Jung, C.G. Essai d’exploration de l’inconscient. Paris : Gallimard, 1961.

Von Franz, Marie-Louise. Le Puer Aeternus. Paris : La Fontaine de Pierre, 1981.

Hillman, James. The Myth of Analysis: Three Essays in Archetypal Psychology. Northwestern University Press, 1972.

Campbell, Joseph. Le héros aux mille et un visages. Paris : Oxus, 1949.

Nietzsche, Friedrich. Ainsi parlait Zarathoustra. Paris : Gallimard, 1883-1885.

Panofsky, Erwin. Essais d’iconologie. Paris : Gallimard, 1967.

Didi-Huberman, Georges. Devant l’image. Paris : Minuit, 1990.

Fried, Michael. Absorption and Theatricality: Painting and Beholder in the Age of Diderot.
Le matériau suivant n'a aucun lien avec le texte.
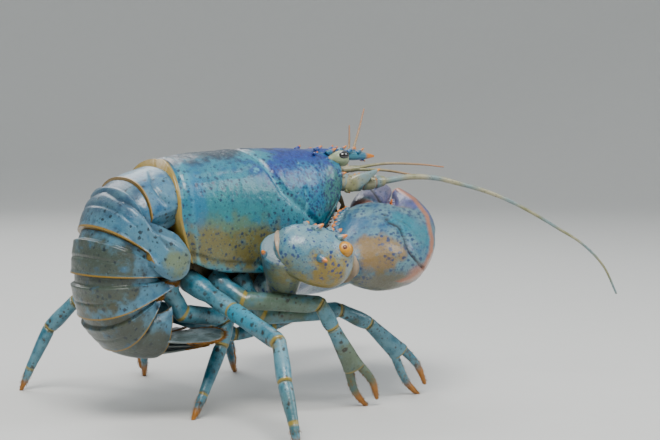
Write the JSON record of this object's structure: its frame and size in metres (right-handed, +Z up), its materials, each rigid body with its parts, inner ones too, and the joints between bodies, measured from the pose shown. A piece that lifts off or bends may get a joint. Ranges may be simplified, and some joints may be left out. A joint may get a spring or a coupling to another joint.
{
  "type": "american lobster",
  "caption": "Life-size American lobster standing still: blue shell, curled jointed abdomen with tail fan, walking legs, crusher and cutter claws, long antennae.",
  "frame": {"origin": "centre of the bounding box on the floor under the animal", "axes": "+X forward, from the tail to the head; +Y to the animal's left; +Z up"},
  "size_m": [0.2944, 0.2234, 0.1502],
  "materials": {
    "shell_blue": "glossy chitin, teal blue with dark spots",
    "shell_pale": "satin chitin, pale grey blue",
    "claw_blue": "glossy chitin, blue with violet and orange",
    "leg_blue": "satin chitin, pale teal blue",
    "underside": "satin, tan underside and mouthparts",
    "feeler": "satin, olive cream",
    "eye_black": "very glossy black"
  },
  "bodies": {
    "root": {"abdomen_1": "shell_blue", "abdomen_2": "shell_blue", "abdomen_3": "shell_blue", "abdomen_4": "shell_blue", "abdomen_5": "shell_blue", "abdomen_6": "shell_blue", "antenna_base_l": "feeler", "antenna_base_r": "feeler", "antenna_flagellum_l": "feeler", "antenna_flagellum_r": "feeler", "antennule_l": "feeler", "antennule_r": "feeler", "carapace": "shell_blue", "claw_l_carpus": "claw_blue", "claw_l_dactyl": "claw_blue", "claw_l_merus": "claw_blue", "claw_l_propodus": "claw_blue", "claw_r_carpus": "claw_blue", "claw_r_dactyl": "claw_blue", "claw_r_merus": "claw_blue", "claw_r_propodus": "claw_blue", "eye_l": "eye_black", "eye_r": "eye_black", "leg_2_l_carpus": "leg_blue", "leg_2_l_foot": "leg_blue", "leg_2_l_merus": "leg_blue", "leg_2_r_carpus": "leg_blue", "leg_2_r_foot": "leg_blue", "leg_2_r_merus": "leg_blue", "leg_3_l_carpus": "leg_blue", "leg_3_l_foot": "leg_blue", "leg_3_l_merus": "leg_blue", "leg_3_r_carpus": "leg_blue", "leg_3_r_foot": "leg_blue", "leg_3_r_merus": "leg_blue", "leg_4_l_carpus": "leg_blue", "leg_4_l_foot": "leg_blue", "leg_4_l_merus": "leg_blue", "leg_4_r_carpus": "leg_blue", "leg_4_r_foot": "leg_blue", "leg_4_r_merus": "leg_blue", "leg_5_l_carpus": "leg_blue", "leg_5_l_foot": "leg_blue", "leg_5_l_merus": "leg_blue", "leg_5_r_carpus": "leg_blue", "leg_5_r_foot": "leg_blue", "leg_5_r_merus": "leg_blue", "maxilliped_l": "underside", "maxilliped_r": "underside", "sternum": "underside", "telson": "shell_pale", "uropod_endopod_l": "shell_pale", "uropod_endopod_r": "shell_pale", "uropod_exopod_l": "shell_pale", "uropod_exopod_r": "shell_pale"}
  },
  "joints": []
}
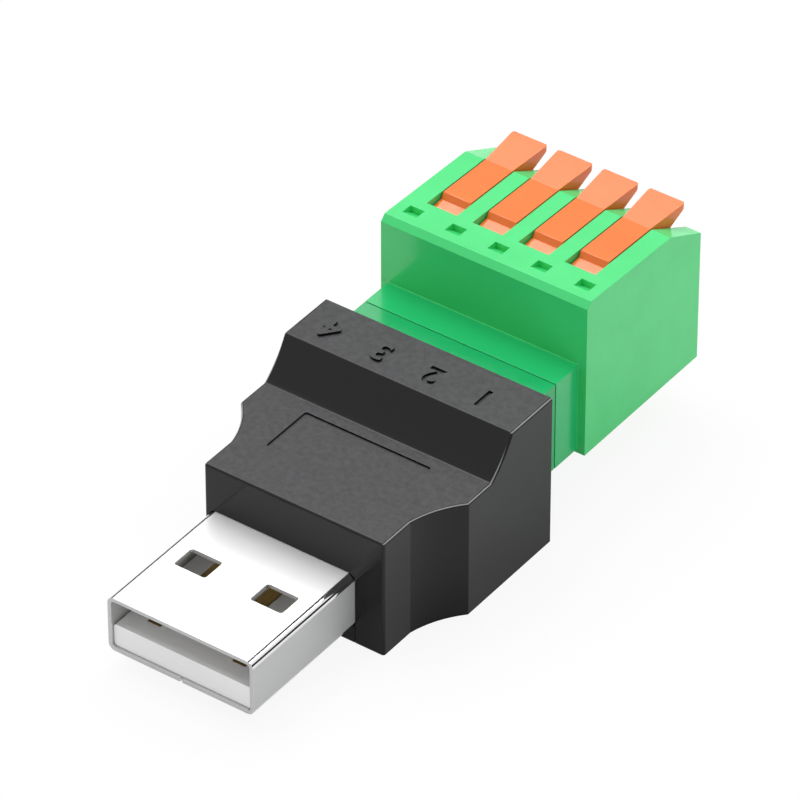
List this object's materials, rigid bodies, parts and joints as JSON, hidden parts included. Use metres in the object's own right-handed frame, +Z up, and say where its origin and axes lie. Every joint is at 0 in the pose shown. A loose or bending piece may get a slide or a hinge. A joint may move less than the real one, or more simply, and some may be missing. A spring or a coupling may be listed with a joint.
{
  "type": "usb plug terminal adapter",
  "caption": "USB type A plug adapter: steel plug, black housing and a green pull-off terminal plug whose orange levers open spring clamps for bare wires.",
  "frame": {"origin": "on the steel plug's axis, at the front face of the black housing", "axes": "+Y from the steel plug's mouth to the wire entries, +Z up to the levers, X across the poles"},
  "size_m": [0.0188, 0.0467, 0.0165],
  "materials": {
    "plug_steel": "satin",
    "insulator": "matte",
    "contact_metal": "polished",
    "tinned_metal": "satin",
    "spring_steel": "satin",
    "black_plastic": "matte",
    "board": "satin",
    "green_plastic": "matte",
    "orange_plastic": "matte"
  },
  "bodies": {
    "adapter": {"usb_shell": "plug_steel", "usb_insulator": "insulator", "adapter_housing": "black_plastic", "bottom_cover": "black_plastic", "circuit_board": "board", "header_shroud": "green_plastic", "usb_contact_1": "contact_metal", "usb_contact_2": "contact_metal", "usb_contact_3": "contact_metal", "usb_contact_4": "contact_metal", "header_pin_1": "tinned_metal", "header_pin_2": "tinned_metal", "header_pin_3": "tinned_metal", "header_pin_4": "tinned_metal"},
    "plug": {"plug_housing": "green_plastic", "plug_contact_1": "tinned_metal", "plug_contact_2": "tinned_metal", "plug_contact_3": "tinned_metal", "plug_contact_4": "tinned_metal", "clamp_spring_1": "spring_steel", "clamp_spring_2": "spring_steel", "clamp_spring_3": "spring_steel", "clamp_spring_4": "spring_steel"},
    "lever_1": {"lever_1": "orange_plastic"},
    "lever_2": {"lever_2": "orange_plastic"},
    "lever_3": {"lever_3": "orange_plastic"},
    "lever_4": {"lever_4": "orange_plastic"}
  },
  "joints": [
    {"name": "plug_pull", "type": "slide", "parent": "adapter", "child": "plug", "axis": [0, 1, 0], "range_m": [0, 0.01]},
    {"name": "lever_1_press", "type": "hinge", "parent": "plug", "child": "lever_1", "pos_m": [0.00671, 0.02602, 0.011], "axis": [-1, 0, 0], "range_deg": [0, 15], "stiffness_Nm_per_rad": 0.12, "springref_deg": -20.05, "deforming": ["clamp_spring_1"]},
    {"name": "lever_2_press", "type": "hinge", "parent": "plug", "child": "lever_2", "pos_m": [0.00291, 0.02602, 0.011], "axis": [-1, 0, 0], "range_deg": [0, 15], "stiffness_Nm_per_rad": 0.12, "springref_deg": -20.05, "deforming": ["clamp_spring_2"]},
    {"name": "lever_3_press", "type": "hinge", "parent": "plug", "child": "lever_3", "pos_m": [-0.0009, 0.02602, 0.011], "axis": [-1, 0, 0], "range_deg": [0, 15], "stiffness_Nm_per_rad": 0.12, "springref_deg": -20.05, "deforming": ["clamp_spring_3"]},
    {"name": "lever_4_press", "type": "hinge", "parent": "plug", "child": "lever_4", "pos_m": [-0.00471, 0.02602, 0.011], "axis": [-1, 0, 0], "range_deg": [0, 15], "stiffness_Nm_per_rad": 0.12, "springref_deg": -20.05, "deforming": ["clamp_spring_4"]}
  ]
}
University of Chicago Press, 1980.

Friedrich, Caspar David. Le Voyageur contemplant une mer de nuages. Huile sur toile, 1818, Kunsthalle de Hambourg.


 

Notions psychanalytiques évoquées

Le Puer Aeternus (Jung) Archétype de l’éternel enfant, pris entre l’élan du rêve et la peur de l’incarnation dans la réalité. Il oscille entre la quête d’absolu et l’évitement de l’engagement.

L’Inconscient Collectif (Jung) Réservoir universel de structures psychiques archaïques qui influencent nos rêves, nos mythes et nos créations artistiques.

Le Processus d’Individuation (Jung) Parcours psychique qui mène à l’intégration des différentes parties du Moi, y compris l’Ombre et le Puer Aeternus, pour accéder à une plus grande unité intérieure.

Le Symbolique et le Réel (Lacan) En peinture, l’artiste oscille entre l’ordre du Symbolique (les codes, la figuration, la représentation) et le Réel (ce qui échappe, l’invisible, l’irreprésentable).

L’Acte Manqué (Freud) Ce que le peintre évite de faire peut révéler un conflit intérieur entre son désir de création et sa peur de la chute dans la matérialité.

Le Regard (Lacan) La peinture est toujours un dialogue entre ce que l’artiste projette et ce que l’œuvre lui renvoie, une confrontation entre son idéal et ce qui se manifeste réellement sur la toile.

L’Expérience du Sublime (Kant, Freud) Friedrich met en scène un personnage face à une immensité qui le dépasse. Cette rencontre avec le vertige de l’infini rejoint l’idée freudienne d’une fascination mêlée d’effroi devant ce qui échappe à notre maîtrise.